Dividends paid in 2014 were $6.4 million higher than the previous
year at $64.7 million and represents the payment of the final and
special dividends for 2013 and the interim dividend for 2014, all
of
which were higher than in the previous year. Acquisition
spending in 2014 was $4.1 million and represented the purchase of a
minority interest in a majority owned business in China, while
spending in 2013 of $32.8 million related to the acquisition of
Hi-Mar in the US.
Balance sheet
2014 2013
$million $million
-------------------------------------------- ---------- ----------
Intangible fixed assets 373.0 382.1
Tangible fixed assets 211.7 202.6
Working capital 137.4 143.7
Net tax liabilities (41.4) (99.3)
Provisions & retirement benefit obligations (100.8) (137.7)
Net cash 64.2 54.1
-------------------------------------------- ---------- ----------
Total Equity 644.1 545.5
-------------------------------------------- ---------- ----------
Group equity increased by $98.6 million in 2014 (2013: $64.7
million) consistent with the profit for the year, dividends paid
and changes in pension liabilities. Intangible fixed assets
declined by $9.1 million due mostly to a currency translation cost
of $6.6 million and amortisation charges of $3.6 million. Tangible
fixed assets increased by $9.1 million in the year, largely as a
result of capital spending for the year exceeding the depreciation
charge by $13.6 million, while currency translation reduced the
year on year balance by $5.5 million. Working capital decreased by
$6.3 million, with an increase in Specialty Products' inventories
of $10.5 million to assist stock availability being offset by an
overall increase in trade and other payables of $10.9 million and
reduced trade and other debtors of $4.8 million. Net tax
liabilities decreased by $57.9 million, driven by the recognition
of UK advance corporation tax credits and deferred tax assets.

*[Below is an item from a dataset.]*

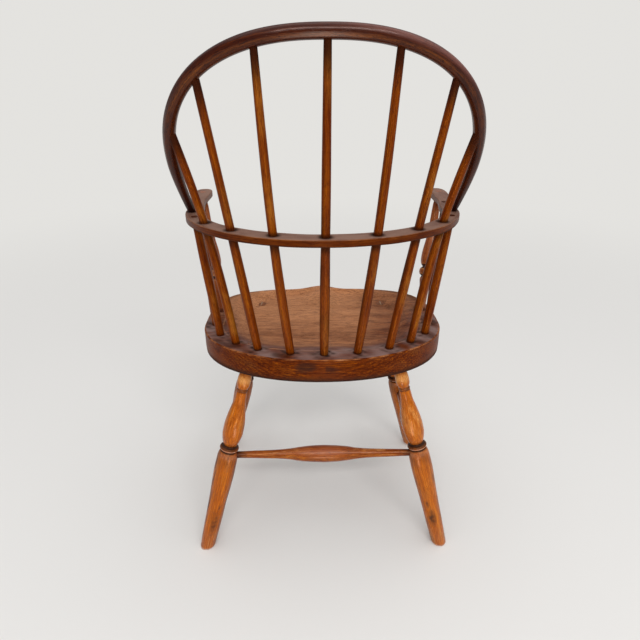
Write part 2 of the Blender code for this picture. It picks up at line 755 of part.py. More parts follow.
def make_post(shop, word, side, seat, rail, rail_top):
    """A turned arm post between the seat and the paddle, with its wedge."""
    name = "arm_post_" + word
    foot, hole = post_socket(side), rail_hole(rail_arm(POST_RAIL_FORWARD), side)
    frame = axis_frame(foot, hole, Vector((1.0, 0.0, 0.0)))
    item = shop.part(name, turned_mesh(name, post_profile(foot, hole), TURNED_SIDES))
    item.matrix_local = frame
    wide = CLEARANCE / math.cos(math.pi / TURNED_SIDES)
    rows = post_profile(foot, hole, wide)
    upper = rows[:2]
    upper.append((rows[1][0] - CUTTER_RISE / 2, POST_TENON_RADIUS + wide))
    lower = [(CUTTER_RISE / 2, POST_SEAT_RADIUS + wide), (rows[-1][0] - CLEARANCE, POST_SEAT_RADIUS + wide)]
    for piece, label, part_rows, step in ((rail, "_tenon_hole", upper, bore), (seat, "_socket", lower, cut)):
        cutter = shop.cutter(name + label, turned_mesh(name + label, part_rows, TURNED_SIDES))
        cutter.matrix_local = frame
        step(piece, cutter)
    along = (hole - foot).normalized()
    head_place = foot + along * ((RAIL_HEIGHT - foot.z) / along.z)
    head = axis_frame(head_place, head_place + along, Vector((1.0, 0.0, 0.0)))
    drive_wedge(shop, "post_wedge_" + word, item, head, POST_WEDGE, rail_top)
    cut(item, rail_top)
    smooth_rounds(item)
    finish_part(item, LEG_WOOD, TURNED_ROUGHNESS)


def make_stretcher(shop, name, start, end, first_leg, second_leg):
    """A turned stretcher with a bulb in the middle and a tenon in each leg."""
    along = (end - start).normalized()
    reach = (end - start).length / 2 + STRETCHER_PAST_AXIS
    middle = (start + end) / 2
    frame = axis_frame(middle, end, Vector((0.0, 0.0, 1.0)))
    span = (end - start).length / 2
    half = [(reach, STRETCHER_END_RADIUS)]
    half += [(span * share, radius) for share, radius in reversed(STRETCHER_SHAPE)]
    profile = half + [(-height, radius) for height, radius in reversed(half[:-1])]
    item = shop.part(name, turned_mesh(name, profile, TURNED_SIDES))
    item.matrix_local = frame
    smooth_rounds(item)
    finish_part(item, STRETCHER_WOOD)
    wide = STRETCHER_END_RADIUS + CLEARANCE / math.cos(math.pi / TURNED_SIDES)
    depth = STRETCHER_PAST_AXIS + CLEARANCE
    for leg, place, inward in ((first_leg, start, along), (second_leg, end, -along)):
        label = name + "_in_" + leg.name
        rows = [(2 * max(radius for _, radius in LEG_SHAPE), wide), (-depth, wide)]
        mortise = shop.cutter(label, turned_mesh(label, rows, TURNED_SIDES))
        mortise.matrix_local = axis_frame(place, place + inward, Vector((0.0, 0.0, 1.0)))
        cut(leg, mortise)


# Assembly

def build_upper(shop, seat, rail, bow, rail_top):
    """Spindles and posts, with every socket that they need."""
    number = 1
    for side in (1.0, -1.0):
        rows = LONG_SPINDLES if side < 0 else LONG_SPINDLES[:0:-1]
        for seat_degrees, rail_degrees, bow_degrees in rows:
            name = f"back_spindle_{number}"
            points = long_spindle_line(seat_degrees, rail_degrees, bow_degrees, side)
            make_long_spindle(shop, name, points)
            cutter = spindle_cutter(shop, name, points)
            bore(rail, cutter)
            for piece in (seat, bow):
                cut(piece, cutter)
            number += 1
    short_rows = (
        ("rear", SHORT_REAR_SEAT, rail_back(SHORT_REAR_RAIL)),
        ("front", SHORT_FRONT_SEAT, rail_arm(SHORT_FRONT_FORWARD)),
    )
    for side, word in ((1.0, "left"), (-1.0, "right")):
        for label, seat_degrees, hole in short_rows:
            name = f"arm_spindle_{word}_{label}"
            points = short_spindle_line(seat_degrees, hole, side)
            make_short_spindle(shop, name, points, rail_top)
            cutter = spindle_cutter(shop, name, points)
            cut(seat, cutter)
            bore(rail, cutter)
        make_post(shop, word, side, seat, rail, rail_top)


def build_legs(shop, seat, floor):
    """Four legs with their wedges, and the box of stretchers between them."""
    legs, axes = {}, {}
    places = (("rear", REAR_LEG_SEAT_Y, REAR_FOOT), ("front", FRONT_LEG_SEAT_Y, FRONT_FOOT))
    for side, word in ((1.0, "left"), (-1.0, "right")):
        for label, seat_y, foot in places:
            axis = leg_axis(seat_y, foot, side)
            legs[label, word] = make_leg(shop, f"{label}_{word}", axis, seat, floor)
            axes[label, word] = axis
    runs = (
        ("stretcher_rear", REAR_STRETCHER_HEIGHT, ("rear", "left"), ("rear", "right")),
        ("stretcher_front", FRONT_STRETCHER_HEIGHT, ("front", "left"), ("front", "right")),
        ("stretcher_left", SIDE_STRETCHER_HEIGHT, ("rear", "left"), ("front", "left")),
        ("stretcher_right", SIDE_STRETCHER_HEIGHT, ("rear", "right"), ("front", "right")),
    )
    for name, height, first, second in runs:
        start, end = axis_at(axes[first], height), axis_at(axes[second], height)
        make_stretcher(shop, name, start, end, legs[first], legs[second])


def build_bow(shop, rail, below_rail):
    """The bow with its feet through the rail, each spread by a wedge from below."""
    points, radii = bow_path()
    bow = shop.part("back_bow", rod_mesh("back_bow", points, radii, BOW_SIDES))
    wide = CLEARANCE / math.cos(math.pi / BOW_SIDES)
    for side, word in ((1.0, "left"), (-1.0, "right")):
        flip = Matrix.Diagonal((side, 1.0, 1.0)).to_3x3()
        ends = [flip @ place for place in points[:2]]
        hole = rod_mesh("bow_hole", ends, [BOW_TENON_RADIUS + wide] * 2, BOW_SIDES)
        bore(rail, shop.cutter(f"bow_hole_{word}", hole))
        drive_wedge(shop, "bow_wedge_" + word, bow, bow_foot_frame(side), BOW_WEDGE, below_rail)
    cut(bow, below_rail)
    return bow


def level_cutter(shop, name, low, high):
    """A block wider than the chair that trims pieces at a level."""
    span = CUTTER_SPAN
    return shop.cutter(name, block_mesh(name, (-span, -span, low), (span, span, high)))


def centre_on_origin(shop):
    """Move the chair so that its middle lies over the origin, with its feet on z = 0."""
    bpy.context.view_layer.update()
    depsgraph = bpy.context.evaluated_depsgraph_get()
    lows, highs = [], []
    for item in shop.parts.objects:
        if item.type == "EMPTY":
            continue
        ready = item.evaluated_get(depsgraph)
        mesh = ready.to_mesh()
        depths = [(ready.matrix_world @ vert.co).y for vert in mesh.vertices]
        lows.append(min(depths))
        highs.append(max(depths))
        ready.to_mesh_clear()
    shop.origin.location.y = -(min(lows) + max(highs)) / 2


def main():
    """Build the chair from the seat outwards."""
    clear_scene()
    shop = Shop()
    floor = level_cutter(shop, "floor_plane", -CUTTER_DEPTH, 0.0)
    rail_top = level_cutter(shop, "rail_top", RAIL_HEIGHT, RAIL_HEIGHT + CUTTER_DEPTH)
    below_rail = level_cutter(shop, "below_rail", RAIL_UNDERSIDE - CUTTER_DEPTH, RAIL_UNDERSIDE)
    seat = shop.part("seat", seat_mesh())
    rail = shop.part("arm_rail", rail_mesh())
    edges = rail.modifiers.new("edges", "BEVEL")
    edges.width = RAIL_EDGE_ROUND
    edges.segments = 2
    edges.limit_method = "ANGLE"
    edges.angle_limit = math.radians(50)
    bow = build_bow(shop, rail, below_rail)
    build_upper(shop, seat, rail, bow, rail_top)
    build_legs(shop, seat, floor)
    for piece, colour in ((seat, SEAT_WOOD), (rail, RAIL_WOOD), (bow, BOW_WOOD)):
        smooth_rounds(piece)
        finish_part(piece, colour)
    centre_on_origin(shop)


main()
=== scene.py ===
# %% [markdown]
# # A sack-back windsor armchair, dressed
#
# The packed solids are a plain frame of this chair: every piece is there, but its rounds are faceted
# and its wood is one colour. Here each piece is made again as a smooth skin that lies where its solid
# lies, and then gets old waxed wood. We work from the seat up and down, in the order a maker would.

import math

import bmesh
import bpy
import numpy as np
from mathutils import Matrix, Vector


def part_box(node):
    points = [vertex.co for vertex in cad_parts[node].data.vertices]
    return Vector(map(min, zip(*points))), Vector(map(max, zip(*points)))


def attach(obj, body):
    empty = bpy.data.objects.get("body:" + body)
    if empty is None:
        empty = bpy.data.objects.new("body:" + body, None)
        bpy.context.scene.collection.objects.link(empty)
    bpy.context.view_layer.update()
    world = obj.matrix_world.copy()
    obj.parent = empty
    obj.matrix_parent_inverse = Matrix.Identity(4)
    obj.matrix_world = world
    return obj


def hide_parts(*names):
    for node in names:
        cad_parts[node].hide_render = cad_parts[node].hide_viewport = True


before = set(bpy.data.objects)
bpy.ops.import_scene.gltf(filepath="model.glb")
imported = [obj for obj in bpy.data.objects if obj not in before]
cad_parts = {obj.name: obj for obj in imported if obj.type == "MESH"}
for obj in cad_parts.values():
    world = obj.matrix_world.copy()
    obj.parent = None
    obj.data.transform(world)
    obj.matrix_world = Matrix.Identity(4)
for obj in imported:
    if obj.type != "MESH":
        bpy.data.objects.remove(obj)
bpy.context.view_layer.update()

# %% [markdown]
# ## Sizes
#
# A chairmaker measures the seat first and fits everything to it. The levels that matter are read from
# the solids, so the skins follow if a solid changes. The other numbers are those that the solids were
# drawn with. While we work, y = 0 is the line where the seat is widest. `TO_ROW` moves a finished
# point to the solids' own frame.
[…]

Movements in provisions and retirement benefit obligations are
discussed elsewhere in this report. Net cash increased by $10.1
million as described in the previous section.
The main dollar exchange rates relevant to the Group are set out
below.
2014 Year 2013
Year end Average end Average
---------------- --------- --------- ----- ---------
Pounds sterling 0.64 0.60 0.60 0.64
Euro 0.83 0.75 0.73 0.75
---------------- --------- --------- ----- ---------
Provisions
The Group records a provision in the balance sheet when it has a
present obligation as a result of past events, which is expected to
result in an outflow of economic benefits in order to settle the
obligation. The Group calculates provisions on a discounted basis.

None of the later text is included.